Sergeant Stubby (July 21, 1916 – March 16, 1926),  was the most decorated dog of World War I and the only dog to be promoted by combat. He saved his regiment from mustard gas attacks comforted the wounded and notified his troop of oncoming artillery. Back home, his exploits were front page news in major newspapers.

Sergeant Stubby wearing military uniform and decorations.

After the war, Sergeant Stubby led parades across the country met three presidents and became a university mascot.

Canaan dogs were developed in the late 1930s as guard dog for kibbutzim. They were trained for mine detection in World War II.

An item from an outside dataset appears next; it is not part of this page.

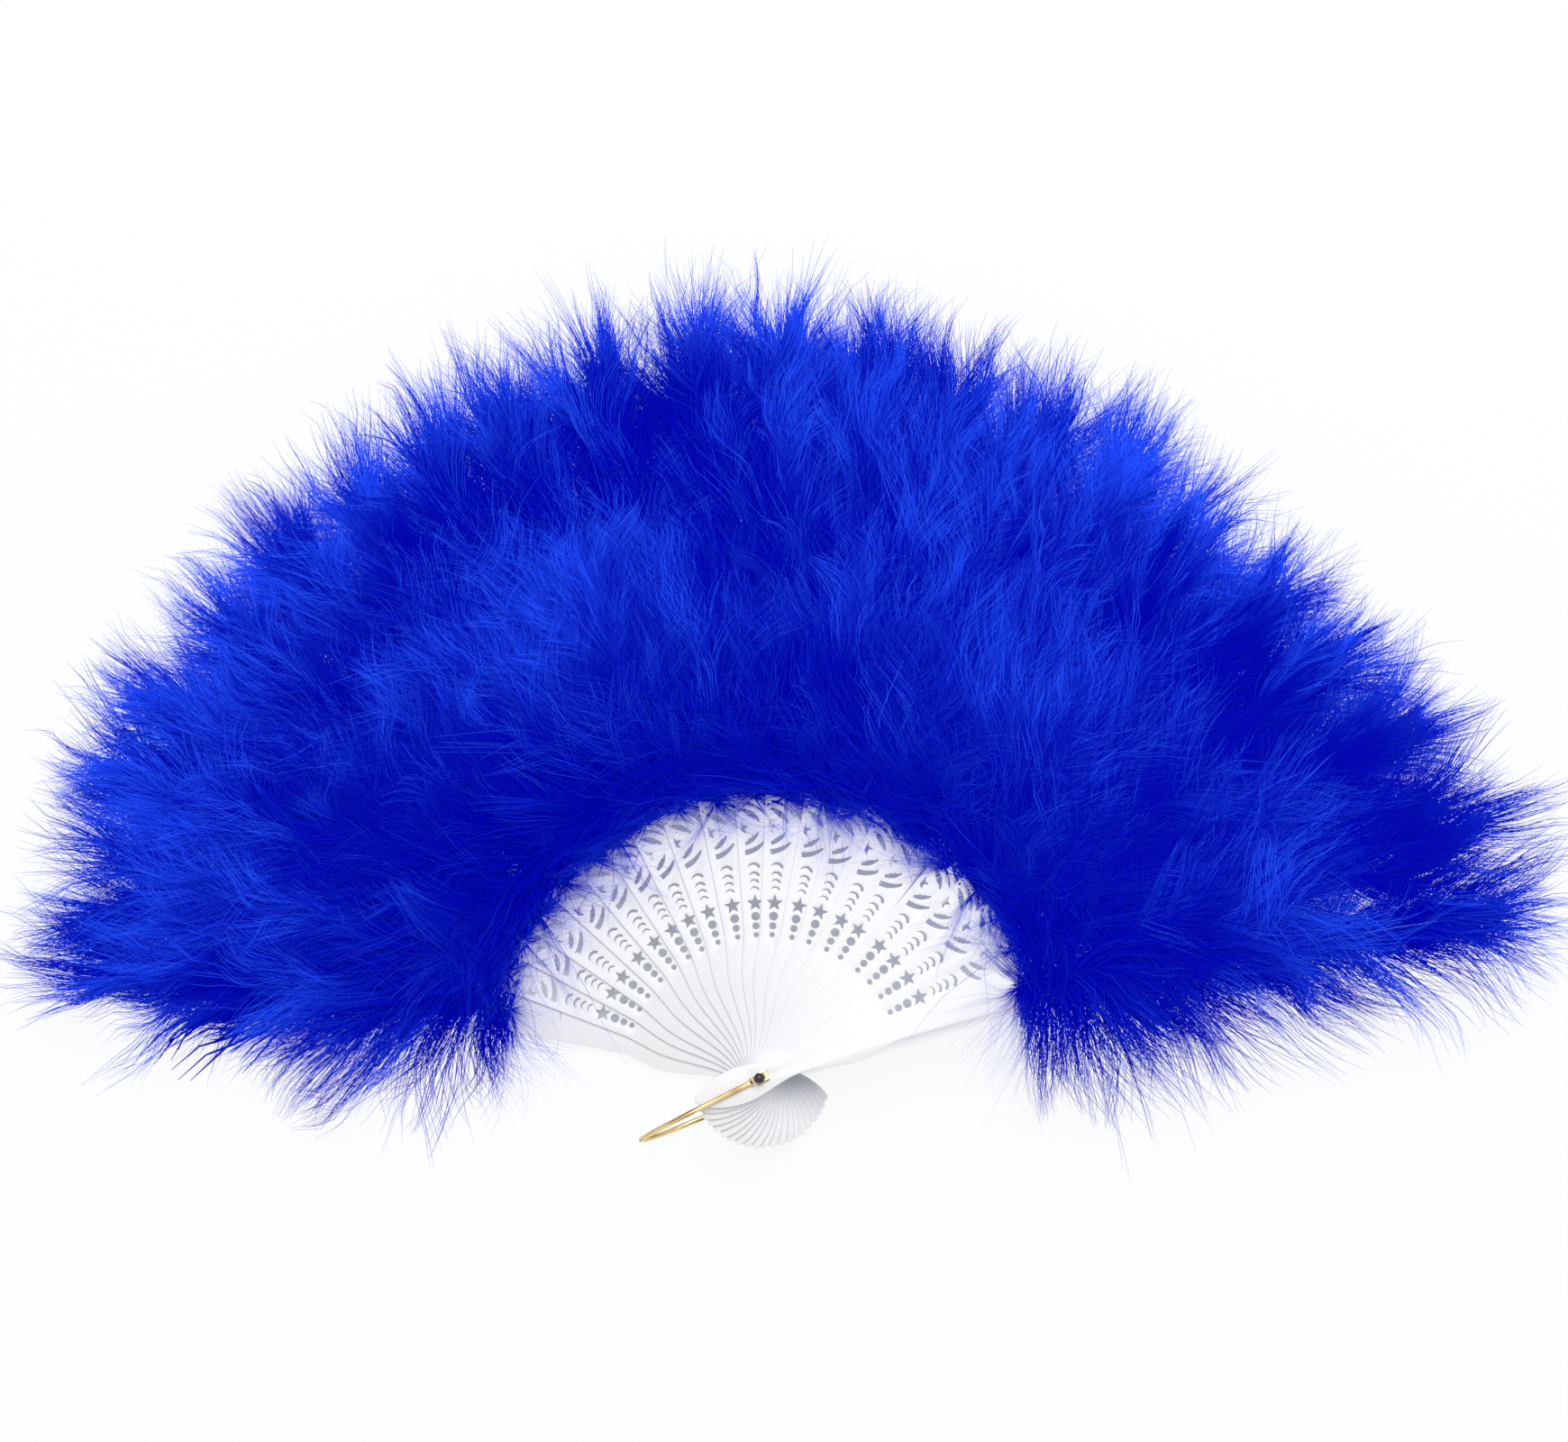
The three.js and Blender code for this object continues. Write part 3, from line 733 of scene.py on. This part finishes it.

Most war dogs trained for World War II were German shepherds or Labrador retrievers (for their superior noses), but the 3rd War Dog Platoon consisted of all Dobermans.

In the battle of Guam, a Doberman named Kurt saved the lives of 250 Marines when he warned them of Japanese troops ahead.

Gunner (born c. August 1941) was a stray Australian male kelpie who was found under a destroyed mess hut at Darwin Air Force base on February 19, 1942, His hearing was so acute that he could warn air force personnel of incoming Japanese planes 20 minutes before they came and before they showed up on radar. Gunner could also differentiate the sounds between allied and enemy planes.

Gunner and his handler Percy Leslie Westcott

Judy (born Shanghai 1936, died Tanzania 1950) was a ship's dog on a Royal Navy vessel before and during World War II. An English pointer, she was known for pointing out the approach of hostile Japanese aircraft long before any of the human crew could hear them.

Later on when the ship was sunk in action, and the crew became Prisoners of War, Judy, as an honorary POW, would do what she could to help out, such as finding food,. She was the only animal to have been officially registered as a Japanese prisoner of war.

Judy was adopted by Frank Williams (1919–2006) and smuggled back to England after liberation. She was awarded the Dickin Medal, "the animals' VC", in May 1946.